The Contiguous Art Gallery problem, previously solved in O(k n^5 log n) time, is now shown to be solvable in O(n log n) time, matching a lower bound of Ω(n log n). This represents an O(k n^4) factor speed-up over prior work.

Recently, a natural variant of the Art Gallery problem, known as the \emph{Contiguous Art Gallery problem} was proposed. Given a simple polygon $P$, the goal is to partition its boundary $\partial P$ into the smallest number of contiguous segments such that each segment is completely visible from some point in $P$. Unlike the classical Art Gallery problem, which is NP-hard, this variant is polynomial-time solvable. At SoCG~2025, three independent works presented algorithms for this problem, each achieving a running time of $O(k n^5 \log n)$ (or $O(n^6\log n)$), where $k$ is the size of an optimal solution.

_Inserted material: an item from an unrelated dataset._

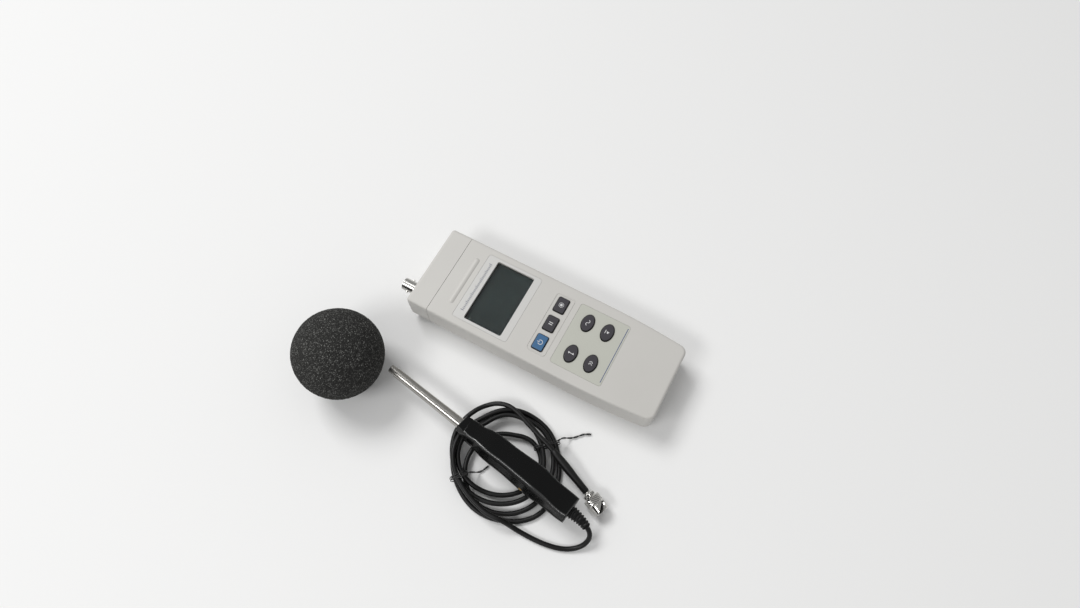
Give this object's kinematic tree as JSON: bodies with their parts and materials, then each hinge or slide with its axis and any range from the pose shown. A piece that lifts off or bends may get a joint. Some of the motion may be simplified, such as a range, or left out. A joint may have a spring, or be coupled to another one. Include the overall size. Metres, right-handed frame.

Interestingly, these results were obtained using entirely different approaches, yet all led to roughly the same asymptotic complexity, suggesting that such a running time might be inherent to the problem. We show that this is not the case. In the real RAM-model, the prevalent model in computational geometry, we present an $O(n \log n)$-time algorithm, achieving an $O(k n^4)$ factor speed-up over the previous state-of-the-art. We also give a straightforward sorting-based lower bound by reducing from the set intersection problem. We thus show that the Contiguous Art Gallery problem is in $Θ(n \log n)$.